Not so long ago the international media were able to expose the names of secret bank account holders at Swiss Banks and other tax havens. Bankrupt Sri Lanka also made the list. The names that the Pandora Papers revealed, for instance, sent shock waves through an incredulous public. Many high-profile individuals (and sometimes even their spouses) have been stashing black money in these secret bank accounts. We can be certain that these monies did not go out through legal channels from this country. As far as we are aware most of the Sri Lankan holders of Swiss bank (secret) accounts do not have any businesses overseas and in fact have lived in Sri Lanka all their lives. Some of them are not even in any known business in this country. By merely being the middlemen working in the shadows, they go from financial meagreness to fabulous wealth overnight.

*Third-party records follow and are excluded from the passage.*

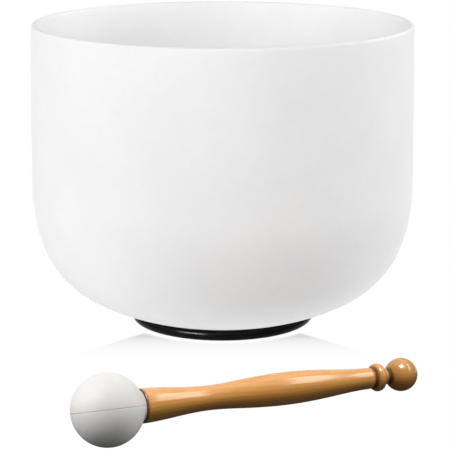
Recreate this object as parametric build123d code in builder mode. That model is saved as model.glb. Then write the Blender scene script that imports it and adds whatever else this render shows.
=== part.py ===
from build123d import *
import os
from math import asin, cos, radians, sin, sqrt

# A frosted quartz singing bowl standing on a rubber O-ring, with its mallet lying in front of it.
# The mallet is a rubber ball on a turned wooden handle, held by a double-ended screw.
# Millimetres, +Z up. The origin is the centre of the O-ring's foot, on the table under the bowl.

# Bowl: a 12 inch rim. The outside runs flat, dome, shoulder, waist and wall, each tangent to the next.
RIM_RADIUS = 152.4
BELLY_RADIUS = 153.8  # widest, just below half height
RIM_HEIGHT = 243.3  # of the rim above the table
DOME_RADIUS, DOME_TURN = 165.0, 28.8
SHOULDER_RADIUS, SHOULDER_TURN = 77.0, 41.8
WAIST_RADIUS = 136.5  # turns what is left of the quarter turn
BASE_WALL = 5.5  # bottom to belly
RIM_WALL = 4.5
RIM_ROUND = 1.9  # fire-polished edges of the rim

# O-ring: round cord, pressed flat where it stands on the table
RING_RADIUS = 69.8  # of the middle of the cord
CORD_RADIUS = 4.2
FOOT_WIDTH = 2.4  # of the flat on the table
SEAT_GAP = 0.12  # bowl above ring, so that the two never overlap

# Mallet: distances along the handle are measured from the middle of the rubber ball
BALL_RADIUS = 25.0
BOSS_RADIUS, BOSS_END = 11.3, 23.9  # short flat-faced boss of the ball, glued to the handle
TIP_RADIUS = 12.1  # wooden ball at the far end
TIP_DISTANCE = 239.5
BALL_PLACE = (-76.5, -322.1)  # on the table, under the middle of the rubber ball
HEADING = 30.6  # of the handle, from +X towards +Y
PARTING_TILT = 18.5  # of the mould's parting plane, about the handle
PARTING_WIDTH, PARTING_DEPTH = 0.5, 0.25  # of the fine groove at the parting plane
GLUE = 0.1  # between the ball's boss and the handle's flat end
END_RADIUS, EDGE_ROUND = 11.9, 0.9  # of the handle's flat end, where the shank begins

# Handle outline as (distance, radius): shank, then groove, bead, collar and neck before the tip
SHANK = [(46, 10.6), (77, 8.55), (104, 9.97), (140, 11.55), (176, 9.87), (210, 7.65)]
LIP = (212.6, 7.4)
GROOVE = (213.6, 6.6)
BEAD_START, BEAD_TOP, BEAD_END = (214.4, 7.3), (218.4, 10.1), (222.3, 6.4)
COLLAR_START, COLLAR_TOP, COLLAR_END = (222.6, 5.7), (224.1, 6.1), (225.6, 5.6)
NECK_RADIUS = 4.5

# Screw between the ball and the handle: two ridged ends and a plain middle
SCREW_START, SCREW_END = 6.0, 50.0
POINT = 1.5  # past each of them
SCREW_CREST, SCREW_ROOT = 3.0, 2.3
PLAIN_START, PLAIN_END = 22.0, 30.0
RIDGE_PITCH = 2.0
HOLE_RADIUS = 2.6  # the ridges bite into the rubber and the wood
HOLE_SPARE = 2.5  # past each end of the screw

os.makedirs("parts", exist_ok=True)

# The bowl rests where its dome is tangent to the ring's cord
cord_height = sqrt(CORD_RADIUS**2 - (FOOT_WIDTH / 2) ** 2)
dome_slope, shoulder_slope = radians(DOME_TURN), radians(DOME_TURN + SHOULDER_TURN)
flat_radius = (
    BELLY_RADIUS
    - DOME_RADIUS * sin(dome_slope)
    - SHOULDER_RADIUS * (sin(shoulder_slope) - sin(dome_slope))
    - WAIST_RADIUS * (1 - sin(shoulder_slope))
)
seat_distance = DOME_RADIUS + CORD_RADIUS + SEAT_GAP
bowl_bottom = cord_height - DOME_RADIUS + sqrt(seat_distance**2 - (RING_RADIUS - flat_radius) ** 2)


def bowl_side(bottom, inset, rim_radius):
    """One side of the bowl's wall, from the axis to the rim, inset from the outside."""
    waist_turn = 90 - DOME_TURN - SHOULDER_TURN
    flat = Line((0, bottom), (flat_radius, bottom))
    dome = JernArc(flat @ 1, (1, 0), DOME_RADIUS - inset, DOME_TURN)
    shoulder = JernArc(dome @ 1, dome % 1, SHOULDER_RADIUS - inset, SHOULDER_TURN)
    waist = JernArc(shoulder @ 1, shoulder % 1, WAIST_RADIUS - inset, waist_turn)
    return TangentArc(waist @ 1, (rim_radius, RIM_HEIGHT), tangent=waist % 1)


with BuildPart() as bowl:
    with BuildSketch(Plane.XZ) as wall:
        with BuildLine():
            outside = bowl_side(bowl_bottom, 0, RIM_RADIUS)
            inside = bowl_side(bowl_bottom + BASE_WALL, BASE_WALL, RIM_RADIUS - RIM_WALL)
            Line(outside @ 1, inside @ 1)
            Line((0, bowl_bottom), (0, bowl_bottom + BASE_WALL))
        make_face()
        rim_corners = wall.vertices().group_by(Axis.Y)[-1]
        fillet(rim_corners, RIM_ROUND)
    revolve(axis=Axis.Z)
bowl.part.label = "bowl"
export_step(bowl.part, "parts/bowl.step")

with BuildPart() as o_ring:
    with BuildSketch(Plane.XZ):
        with Locations((RING_RADIUS, cord_height)):
            Circle(CORD_RADIUS)
        with Locations((RING_RADIUS, 0)):
            Rectangle(2 * CORD_RADIUS, CORD_RADIUS, align=(Align.CENTER, Align.MAX), mode=Mode.SUBTRACT)
    revolve(axis=Axis.Z)
o_ring.part.label = "o_ring"
export_step(o_ring.part, "parts/o_ring.step")

# The mallet leans on its two balls, so the handle falls away from the larger one
fall = asin((BALL_RADIUS - TIP_RADIUS) / TIP_DISTANCE)
heading = radians(HEADING)
handle_direction = Vector(cos(fall) * cos(heading), cos(fall) * sin(heading), -sin(fall))
ball_centre = Vector(*BALL_PLACE, BALL_RADIUS)
mallet_axis = Axis(ball_centre, handle_direction)
# Outlines are drawn with x along the handle and y out from it, cross-sections square to it
outline_plane = Plane(ball_centre, x_dir=handle_direction, z_dir=handle_direction.cross(Vector(0, 0, 1)))
section_plane = Plane(ball_centre, x_dir=outline_plane.y_dir, z_dir=handle_direction)
parting_normal = outline_plane.y_dir.rotate(mallet_axis, -PARTING_TILT)
parting_plane = Plane(ball_centre, x_dir=handle_direction, z_dir=handle_direction.cross(parting_normal))
UPRIGHT = (Align.CENTER, Align.CENTER, Align.MIN)  # cylinders stand on their plane


def screw_hole(start, end):
    """The screw's pilot hole, cut between two distances along the handle."""
    with Locations(section_plane.offset(end)):
        Hole(HOLE_RADIUS, end - start)


def ridges(start, end):
    """Outline points of the screw's ridges between two distances along the handle."""
    count = int((end - start) / RIDGE_PITCH)
    points = [(start, SCREW_ROOT)]
    for i in range(count):
        points.append((start + (i + 0.5) * RIDGE_PITCH, SCREW_CREST))
        points.append((start + (i + 1) * RIDGE_PITCH, SCREW_ROOT))
    return points


with BuildPart() as mallet_ball:
    with BuildSketch(parting_plane):
        with BuildLine():
            CenterArc((0, 0), BALL_RADIUS, -90, 180)
            Line((0, -BALL_RADIUS), (0, BALL_RADIUS))
        make_face()
        with Locations((BALL_RADIUS - PARTING_DEPTH, 0)):
            Rectangle(
                2 * PARTING_DEPTH, PARTING_WIDTH, align=(Align.MIN, Align.CENTER), mode=Mode.SUBTRACT
            )
    revolve(axis=Axis(ball_centre, parting_normal))
    # the boss stands out at its edge, and its flat face takes off the ball's own cap
    with Locations(section_plane):
        Cylinder(BOSS_RADIUS, BOSS_END, align=UPRIGHT)
    with Locations(section_plane.offset(BOSS_END)):
        Cylinder(BOSS_RADIUS, BALL_RADIUS, align=UPRIGHT, mode=Mode.SUBTRACT)
    screw_hole(SCREW_START - HOLE_SPARE, BOSS_END)
mallet_ball.part.label = "mallet_ball"
export_step(mallet_ball.part, "parts/mallet_ball.step")

with BuildPart() as mallet_handle:
    handle_end = BOSS_END + GLUE
    shank_start = (handle_end + EDGE_ROUND, END_RADIUS)
    neck_end = (TIP_DISTANCE - sqrt(TIP_RADIUS**2 - NECK_RADIUS**2), NECK_RADIUS)
    tip_end = (TIP_DISTANCE + TIP_RADIUS, 0)
    with BuildSketch(outline_plane):
        with BuildLine():
            face = Line((handle_end, 0), (handle_end, END_RADIUS - EDGE_ROUND))
            TangentArc(face @ 1, shank_start, tangent=(0, 1))
            Spline(shank_start, *SHANK, tangents=((1, 0), (1, 0)))
            Polyline(SHANK[-1], LIP, GROOVE, BEAD_START)
            ThreePointArc(BEAD_START, BEAD_TOP, BEAD_END)
            Line(BEAD_END, COLLAR_START)
            ThreePointArc(COLLAR_START, COLLAR_TOP, COLLAR_END)
            Line(COLLAR_END, neck_end)
            ThreePointArc(neck_end, (TIP_DISTANCE, TIP_RADIUS), tip_end)
            Line(tip_end, (handle_end, 0))
        make_face()
    revolve(axis=mallet_axis)
    screw_hole(handle_end, SCREW_END + HOLE_SPARE)
mallet_handle.part.label = "mallet_handle"
export_step(mallet_handle.part, "parts/mallet_handle.step")

with BuildPart() as mallet_screw:
    with BuildSketch(outline_plane):
        with BuildLine():
            Polyline(
                (SCREW_START - POINT, 0),
                *ridges(SCREW_START, PLAIN_START),
                (PLAIN_START, HOLE_RADIUS),
                (PLAIN_END, HOLE_RADIUS),
                *ridges(PLAIN_END, SCREW_END),
                (SCREW_END + POINT, 0),
                close=True,
            )
        make_face()
    revolve(axis=mallet_axis)
mallet_screw.part.label = "mallet_screw"
export_step(mallet_screw.part, "parts/mallet_screw.step")
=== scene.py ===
from math import acos, asin, atan2, cos, pi, radians, sin, sqrt, tau

import bpy
import numpy as np
from mathutils import Matrix, Vector


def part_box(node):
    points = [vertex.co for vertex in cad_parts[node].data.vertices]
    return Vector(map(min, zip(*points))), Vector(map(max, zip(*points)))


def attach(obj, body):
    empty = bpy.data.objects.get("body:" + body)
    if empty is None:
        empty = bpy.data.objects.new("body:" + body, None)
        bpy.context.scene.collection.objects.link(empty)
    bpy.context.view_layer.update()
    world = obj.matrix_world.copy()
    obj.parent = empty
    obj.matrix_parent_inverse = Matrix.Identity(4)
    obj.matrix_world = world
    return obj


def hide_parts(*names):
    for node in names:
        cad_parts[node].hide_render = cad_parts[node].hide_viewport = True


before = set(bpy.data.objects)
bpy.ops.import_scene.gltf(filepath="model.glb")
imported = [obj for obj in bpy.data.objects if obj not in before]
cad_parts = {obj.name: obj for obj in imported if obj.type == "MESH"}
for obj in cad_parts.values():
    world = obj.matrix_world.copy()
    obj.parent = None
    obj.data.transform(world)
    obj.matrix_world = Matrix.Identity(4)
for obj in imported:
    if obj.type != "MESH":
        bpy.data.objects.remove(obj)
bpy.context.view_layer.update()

# A frosted quartz singing bowl on its rubber O-ring, with a rubber and wood mallet in front of it.
# Metres, +Z up, in the frame of the CAD model. Each visible CAD node is replaced by a finer mesh of
# the same shape, built here from the same driving dimensions and from the nodes' boxes.

MM = 0.001

# ---------------------------------------------------------------- driving dimensions
bowl_low, bowl_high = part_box("bowl")
_, ring_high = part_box("o_ring")
ball_low, ball_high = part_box("mallet_ball")
handle_low, handle_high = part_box("mallet_handle")

BELLY_RADIUS = bowl_high.x
RIM_HEIGHT = bowl_high.z
BOWL_BOTTOM = bowl_low.z
RIM_RADIUS = BELLY_RADIUS - 1.4 * MM
DOME_RADIUS, DOME_TURN = 165.0 * MM, radians(28.8)
SHOULDER_RADIUS, SHOULDER_TURN = 77.0 * MM, radians(41.8)
WAIST_RADIUS = 136.5 * MM
BASE_WALL, RIM_WALL, RIM_ROUND = 5.5 * MM, 4.5 * MM, 1.9 * MM

CORD_RADIUS, FOOT_WIDTH = 4.2 * MM, 2.4 * MM
RING_RADIUS = ring_high.x - CORD_RADIUS
FLASH_HEIGHT, FLASH_WIDTH = 0.1 * MM, 0.35 * MM  # the fine line that the mould leaves on the ring

BALL_RADIUS = (ball_high.z - ball_low.z) / 2
BALL_CENTRE = ball_low + Vector((BALL_RADIUS, BALL_RADIUS, BALL_RADIUS))
PARTING_TILT = radians(18.5)
PARTING_WIDTH, PARTING_DEPTH = 0.5 * MM, 0.25 * MM
TIP_RADIUS = 12.1 * MM
TIP_CENTRE = Vector((handle_high.x - TIP_RADIUS, handle_high.y - TIP_RADIUS, handle_low.z + TIP_RADIUS))
TIP_DISTANCE = (TIP_CENTRE - BALL_CENTRE).length
BOSS_RADIUS, BOSS_END, BOSS_ROUND = 11.3 * MM, 23.9 * MM, 0.5 * MM
GLUE, END_RADIUS, EDGE_ROUND = 0.1 * MM, 11.9 * MM, 0.9 * MM
HOLE_RADIUS, HOLE_END = 2.6 * MM, 52.5 * MM


def mm(*numbers):
    """Numbers given in millimetres, in metres."""
    return tuple(number * MM for number in numbers)


# The handle's outline as (distance from the ball's middle, radius): shank, groove, bead, collar, neck
SHANK = [mm(46, 10.6), mm(77, 8.55), mm(104, 9.97), mm(140, 11.55), mm(176, 9.87), mm(210, 7.65)]
LIP, GROOVE = mm(212.6, 7.4), mm(213.6, 6.6)
BEAD_START, BEAD_TOP, BEAD_END = mm(214.4, 7.3), mm(218.4, 10.1), mm(222.3, 6.4)
COLLAR_START, COLLAR_TOP, COLLAR_END = mm(222.6, 5.7), mm(224.1, 6.1), mm(225.6, 5.6)
NECK_RADIUS = 4.5 * MM

AROUND = 256  # corners round a body of revolution

# ---------------------------------------------------------------- outlines


def turn(start, direction, radius, angle, steps):
    """Points of an arc that leaves start along direction (an angle) and turns left by angle."""
    side = 1 if angle > 0 else -1
    centre = (start[0] - side * radius * sin(direction), start[1] + side * radius * cos(direction))
    points = []
    for i in range(1, steps + 1):
        a = direction - side * pi / 2 + angle * i / steps
        points.append((centre[0] + radius * cos(a), centre[1] + radius * sin(a)))
    return points


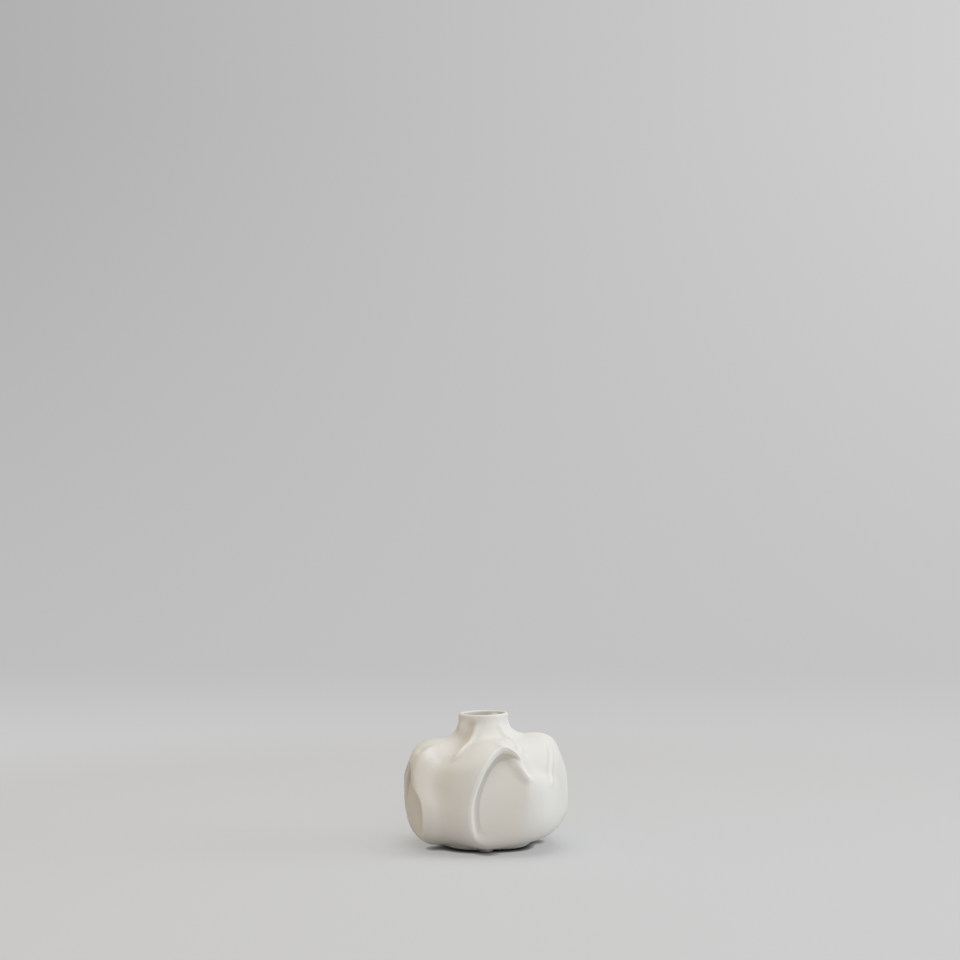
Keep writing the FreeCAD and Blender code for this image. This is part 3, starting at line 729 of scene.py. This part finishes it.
class PILLOWVASE_OT_pads(bpy.types.Operator):
    """Sets the four soft pads under the base"""

    bl_idname = "pillow_vase.pads"
    bl_label = "Set the pads"

    def execute(self, context):
        scene = context.scene
        pads = scene.pad_sizes
        material = soft_pad(pads, shared_group("fine_grain", fine_grain_group))
        for k, side in enumerate(("front", "right", "back", "left")):
            turn = math.radians(90.0 * k)
            ring = pads.ring / MM
            x, y = ring * math.sin(turn) - CENTRE_X, -ring * math.cos(turn)
            rows = pad_rows(pads, x, y)
            piece = grid_mesh("soft_pad_" + side, rows, close_start=(x, y, rows[0, 0, 2]),
                              close_end=(x, y, rows[-1, 0, 2]))
            piece.data.materials.append(material)
            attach(piece, "root")
            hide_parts("foot_pad_" + side)
        return {"FINISHED"}


def area_lamp(name, place, aim, size, power, colour):
    """A square soft lamp at a place, turned to face aim."""
    data = bpy.data.lights.new(name, "AREA")
    data.shape = "RECTANGLE"
    data.size, data.size_y = size
    data.energy = power
    data.color = colour
    lamp = bpy.data.objects.new(name, data)
    bpy.context.scene.collection.objects.link(lamp)
    away = np.array(place, float) - np.array(aim, float)
    flat = math.hypot(away[0], away[1])
    lamp.location = place
    lamp.rotation_euler = (math.atan2(flat, away[2]), 0.0, math.atan2(away[0], -away[1]))
    return lamp


class PILLOWVASE_OT_stage(bpy.types.Operator):
    """Lays the paper sweep, hangs the lamps and sets the camera"""

    bl_idname = "pillow_vase.stage"
    bl_label = "Set the stage"

    def execute(self, context):
        scene = context.scene
        studio = scene.studio_look

        # Sweep: level floor, a quarter round, then an upright back
        bend_r, back, half, top = 1500.0, 3200.0, 7000.0, 6000.0
        t = np.radians(np.linspace(0.0, 90.0, 25))
        ys = np.concatenate([[-half], back + bend_r * np.sin(t), [back + bend_r]])
        zs = np.concatenate([[0.0], bend_r * (1.0 - np.cos(t)), [top]])
        xs = np.array([-half, half])
        points = np.stack([np.repeat(xs[None, :], len(ys), 0), np.repeat(ys[:, None], 2, 1),
                           np.repeat(zs[:, None], 2, 1)], axis=-1).reshape(-1, 3)
        j = np.arange(len(ys) - 1) * 2
        faces = np.column_stack([j, j + 1, j + 3, j + 2])
        mesh = bpy.data.meshes.new("paper_sweep")
        mesh.from_pydata((points * MM).tolist(), [], faces.tolist())
        mesh.polygons.foreach_set("use_smooth", np.ones(len(mesh.polygons), dtype=bool))
        sweep = bpy.data.objects.new("paper_sweep", mesh)
        scene.collection.objects.link(sweep)
        sweep.data.materials.append(paper_sweep(studio, shared_group("fine_grain", fine_grain_group)))

        cool = (0.70, 0.84, 1.0)
        area_lamp("key_lamp", (2.8, -0.2, 0.7), (0.0, 0.0, 0.08), (1.5, 1.5), studio.key, cool)
        area_lamp("top_lamp", (0.2, 0.2, 2.6), (0.0, 0.0, 0.0), (2.2, 2.2), studio.top, (0.80, 0.9, 1.0))
        area_lamp("front_lamp", (0.8, -2.9, 1.2), (0.0, 0.0, 0.08), (1.5, 1.5), studio.front, cool)

        world = bpy.data.worlds.new("studio_air")
        scene.world = world
        world.use_nodes = True
        air = world.node_tree
        path = air.nodes.new("ShaderNodeLightPath")
        tone = mixed(air, "MIX", path.outputs["Is Camera Ray"], (1.0, 0.85, 0.64), (1.08, 1.08, 1.08))
        air.links.new(tone, air.nodes["Background"].inputs["Color"])
        air.nodes["Background"].inputs["Strength"].default_value = studio.fill

        camera = bpy.data.cameras.new("photo_camera")
        camera.sensor_width = SENSOR_WIDTH
        camera.lens = SENSOR_WIDTH * FOCAL_PIXELS / PHOTO_PIXELS
        camera.clip_end = 50.0
        eye = bpy.data.objects.new("photo_camera", camera)
        scene.collection.objects.link(eye)
        eye.location = EYE
        eye.rotation_euler = (math.radians(90.0), 0.0, 0.0)
        scene.camera = eye
        scene.view_settings.view_transform = "Standard"
        return {"FINISHED"}


class PILLOWVASE_PT_panel(bpy.types.Panel):
    """Lists the vase's steps and sizes"""

    bl_idname = "PILLOWVASE_PT_panel"
    bl_label = "Pillow Vase"
    bl_space_type = "VIEW_3D"
    bl_region_type = "UI"
    bl_category = "Pillow Vase"

    def draw(self, context):
        layout = self.layout
        for group in ("vase_sizes", "glaze_colours", "pad_sizes", "studio_look"):
            settings = getattr(context.scene, group)
            for name in settings.bl_rna.properties.keys():
                if name not in ("rna_type", "name"):
                    layout.prop(settings, name)
        for step in ("body", "pads", "stage"):
            layout.operator("pillow_vase." + step)


CLASSES = (VaseSizes, GlazeColours, PadSizes, StudioLook, PILLOWVASE_OT_body, PILLOWVASE_OT_pads,
           PILLOWVASE_OT_stage, PILLOWVASE_PT_panel)


def register():
    for cls in CLASSES:
        bpy.utils.register_class(cls)
    bpy.types.Scene.vase_sizes = PointerProperty(type=VaseSizes)
    bpy.types.Scene.glaze_colours = PointerProperty(type=GlazeColours)
    bpy.types.Scene.pad_sizes = PointerProperty(type=PadSizes)
    bpy.types.Scene.studio_look = PointerProperty(type=StudioLook)


def unregister():
    for name in ("vase_sizes", "glaze_colours", "pad_sizes", "studio_look"):
        delattr(bpy.types.Scene, name)
    for cls in reversed(CLASSES):
        bpy.utils.unregister_class(cls)


def main():
    register()
    bpy.ops.pillow_vase.body()
    bpy.ops.pillow_vase.pads()
    bpy.ops.pillow_vase.stage()
    bpy.context.view_layer.update()


if __name__ == "__main__":
    main()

These monies stashed away in foreign tax heavens holds the mystery of our energy policies, the opaque processes behind the sale of State assets and the political elasticity of our leaders; a system which has become a big swindle through and through.
That there will not be an all- out investigation of the source of these funds, non–declaration of the funds or its subsequent hiding in a tax haven, is not a surprise. By funding political campaigns, contributing to individual politicians and bribing public officials, the agencies of the State can be silenced or moved to inaction. During the public hearings into the affairs of the infamous Perpetual Treasuries we learnt of the generosity of such operatives towards politicians of both sides.
Obviously, these scoundrels pay no taxes, their ill-gotten money is hidden away in tax havens.
No such facility is available to that father treating his three little children to some Chinese food.
To burden that middleclass family with an unbearable tax while letting economic assassins cock a snook at the country is surely unacceptable.
In simple words, this country has a system which cannot be allowed to stand any longer.